Van Thielen produced multiple garland paintings in collaboration with other artists. His collaborators included his brother-in-law Erasmus Quellinus II, Nicolas de Largilliere, Jan van Balen, Frans Francken the Younger, Cornelis Schut and Cornelis van Poelenburch. The cartouches in the garlands typically depict religious or mythological themes. Unlike his master Seghers whose flower garlands are dynamic, van Thielen arranged the flowers and leaves of his flower garlands in a regular manner.

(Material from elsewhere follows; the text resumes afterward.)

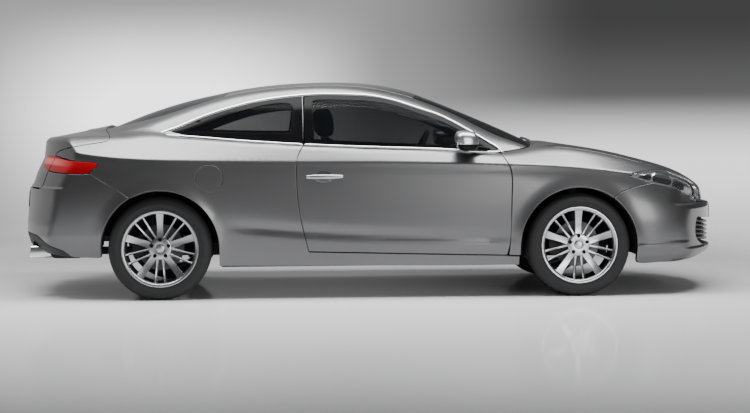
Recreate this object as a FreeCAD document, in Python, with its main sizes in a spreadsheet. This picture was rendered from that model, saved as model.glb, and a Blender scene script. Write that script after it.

An example of a collaboration of van Thielen and Quellinus on a garland painting is a Stone Cartouche with the Virgin and Child in a Garland of Flowers (Chrysler Museum of Art) (1651), which is signed by both artists. Van Thielen painted the flower garland while his brother-in-law Erasmus Quellinus painted the cartouche. The cartouche painted by Quellinus in grisaille represents sculptures of the Virgin and Christ Child subduing the serpent. The serpent clutches the apple of Original Sin. The intricate stone cartouche is crowned at the upper corners with a pair of swans. Van Thielen painted ivy (a symbol of death, remembrance and eternal life) into the cartouches and added a variety of flowers: roses, jasmine, daffodils, snow drops, hydrangea, nasturtium, apple blossoms, anemones. Each flower alludes to the virtues of the Virgin and Child. Van Thielen also added moths and butterflies, which are symbols of the resurrection of Christ and his triumph over death. As the flowers include both spring and summer blooms, they are not based on a real-life bouquet. They symbolize the eternal virtues of the Virgin and Child.

==Collections==
The Ashmolean Museum (University of Oxford), the Fitzwilliam Museum (University of Cambridge), the Honolulu Museum of Art, the National Gallery of Art (Washington D.C.) and the Pinacoteca di Brera (Milan) are among the public collections holding paintings by Jan Philip van Thielen.